START

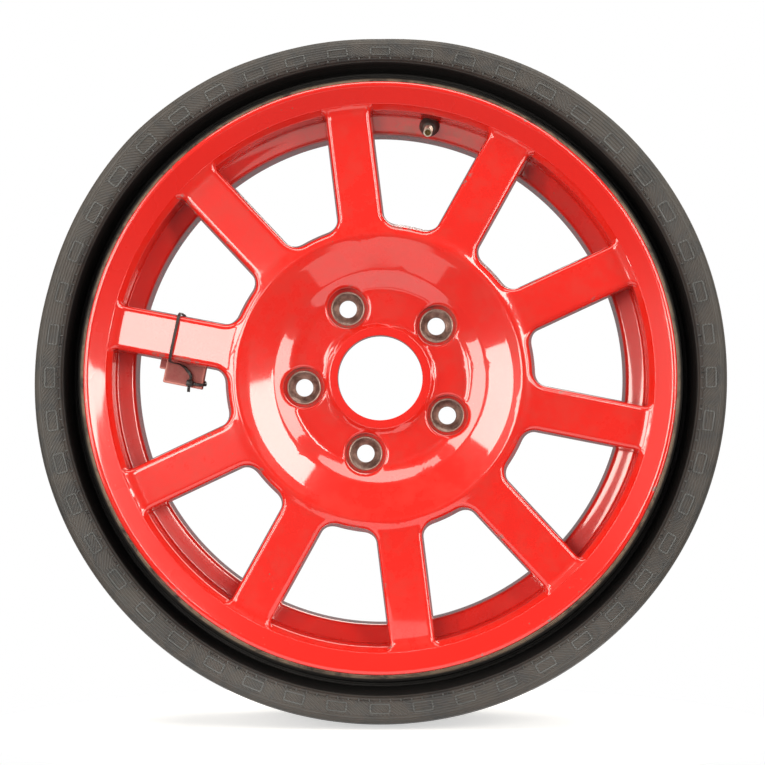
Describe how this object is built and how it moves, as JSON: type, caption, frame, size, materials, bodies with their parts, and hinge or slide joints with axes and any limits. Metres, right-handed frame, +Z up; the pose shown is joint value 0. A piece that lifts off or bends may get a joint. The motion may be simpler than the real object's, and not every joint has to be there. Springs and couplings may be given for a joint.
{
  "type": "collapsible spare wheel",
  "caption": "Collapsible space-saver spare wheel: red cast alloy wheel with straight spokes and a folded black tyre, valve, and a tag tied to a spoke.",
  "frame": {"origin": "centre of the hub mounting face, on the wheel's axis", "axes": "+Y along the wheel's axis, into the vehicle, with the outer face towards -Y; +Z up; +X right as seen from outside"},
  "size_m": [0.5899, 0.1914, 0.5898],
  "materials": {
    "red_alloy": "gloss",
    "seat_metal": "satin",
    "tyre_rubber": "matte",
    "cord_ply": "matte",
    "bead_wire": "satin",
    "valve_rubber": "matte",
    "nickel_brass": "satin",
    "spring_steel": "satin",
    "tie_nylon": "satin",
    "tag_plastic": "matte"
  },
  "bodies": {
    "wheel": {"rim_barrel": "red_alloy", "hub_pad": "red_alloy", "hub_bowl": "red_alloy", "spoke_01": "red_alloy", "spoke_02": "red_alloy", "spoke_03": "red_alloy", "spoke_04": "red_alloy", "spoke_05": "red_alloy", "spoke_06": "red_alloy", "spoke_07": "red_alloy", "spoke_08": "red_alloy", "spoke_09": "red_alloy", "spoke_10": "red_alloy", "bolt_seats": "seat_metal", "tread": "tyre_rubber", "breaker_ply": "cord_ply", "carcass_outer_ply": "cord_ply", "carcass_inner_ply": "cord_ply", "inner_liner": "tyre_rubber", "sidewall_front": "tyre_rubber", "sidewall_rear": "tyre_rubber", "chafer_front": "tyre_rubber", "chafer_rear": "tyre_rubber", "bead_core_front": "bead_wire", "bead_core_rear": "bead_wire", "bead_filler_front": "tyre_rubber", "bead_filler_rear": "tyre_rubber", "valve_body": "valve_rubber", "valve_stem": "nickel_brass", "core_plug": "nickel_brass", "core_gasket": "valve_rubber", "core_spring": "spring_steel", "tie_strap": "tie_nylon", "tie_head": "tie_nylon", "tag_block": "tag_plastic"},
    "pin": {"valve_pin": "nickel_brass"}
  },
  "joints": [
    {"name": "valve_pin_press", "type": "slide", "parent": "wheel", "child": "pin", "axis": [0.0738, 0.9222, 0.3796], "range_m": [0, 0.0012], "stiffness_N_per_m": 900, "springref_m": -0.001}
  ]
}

END

Extract all of the data above without altering anything.

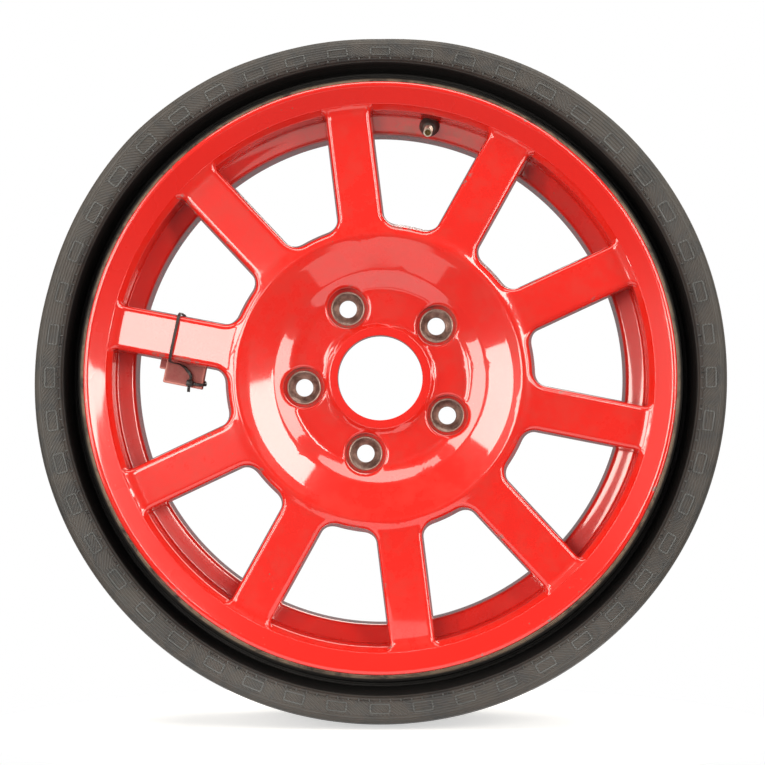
Describe how this object is built and how it moves, as JSON: type, caption, frame, size, materials, bodies with their parts, and hinge or slide joints with axes and any limits. Metres, right-handed frame, +Z up; the pose shown is joint value 0. A piece that lifts off or bends may get a joint. The motion may be simpler than the real object's, and not every joint has to be there. Springs and couplings may be given for a joint.
{
  "type": "collapsible spare wheel",
  "caption": "Collapsible space-saver spare wheel: red cast alloy wheel with straight spokes and a folded black tyre, valve, and a tag tied to a spoke.",
  "frame": {"origin": "centre of the hub mounting face, on the wheel's axis", "axes": "+Y along the wheel's axis, into the vehicle, with the outer face towards -Y; +Z up; +X right as seen from outside"},
  "size_m": [0.5899, 0.1914, 0.5898],
  "materials": {
    "red_alloy": "gloss",
    "seat_metal": "satin",
    "tyre_rubber": "matte",
    "cord_ply": "matte",
    "bead_wire": "satin",
    "valve_rubber": "matte",
    "nickel_brass": "satin",
    "spring_steel": "satin",
    "tie_nylon": "satin",
    "tag_plastic": "matte"
  },
  "bodies": {
    "wheel": {"rim_barrel": "red_alloy", "hub_pad": "red_alloy", "hub_bowl": "red_alloy", "spoke_01": "red_alloy", "spoke_02": "red_alloy", "spoke_03": "red_alloy", "spoke_04": "red_alloy", "spoke_05": "red_alloy", "spoke_06": "red_alloy", "spoke_07": "red_alloy", "spoke_08": "red_alloy", "spoke_09": "red_alloy", "spoke_10": "red_alloy", "bolt_seats": "seat_metal", "tread": "tyre_rubber", "breaker_ply": "cord_ply", "carcass_outer_ply": "cord_ply", "carcass_inner_ply": "cord_ply", "inner_liner": "tyre_rubber", "sidewall_front": "tyre_rubber", "sidewall_rear": "tyre_rubber", "chafer_front": "tyre_rubber", "chafer_rear": "tyre_rubber", "bead_core_front": "bead_wire", "bead_core_rear": "bead_wire", "bead_filler_front": "tyre_rubber", "bead_filler_rear": "tyre_rubber", "valve_body": "valve_rubber", "valve_stem": "nickel_brass", "core_plug": "nickel_brass", "core_gasket": "valve_rubber", "core_spring": "spring_steel", "tie_strap": "tie_nylon", "tie_head": "tie_nylon", "tag_block": "tag_plastic"},
    "pin": {"valve_pin": "nickel_brass"}
  },
  "joints": [
    {"name": "valve_pin_press", "type": "slide", "parent": "wheel", "child": "pin", "axis": [0.0738, 0.9222, 0.3796], "range_m": [0, 0.0012], "stiffness_N_per_m": 900, "springref_m": -0.001}
  ]
}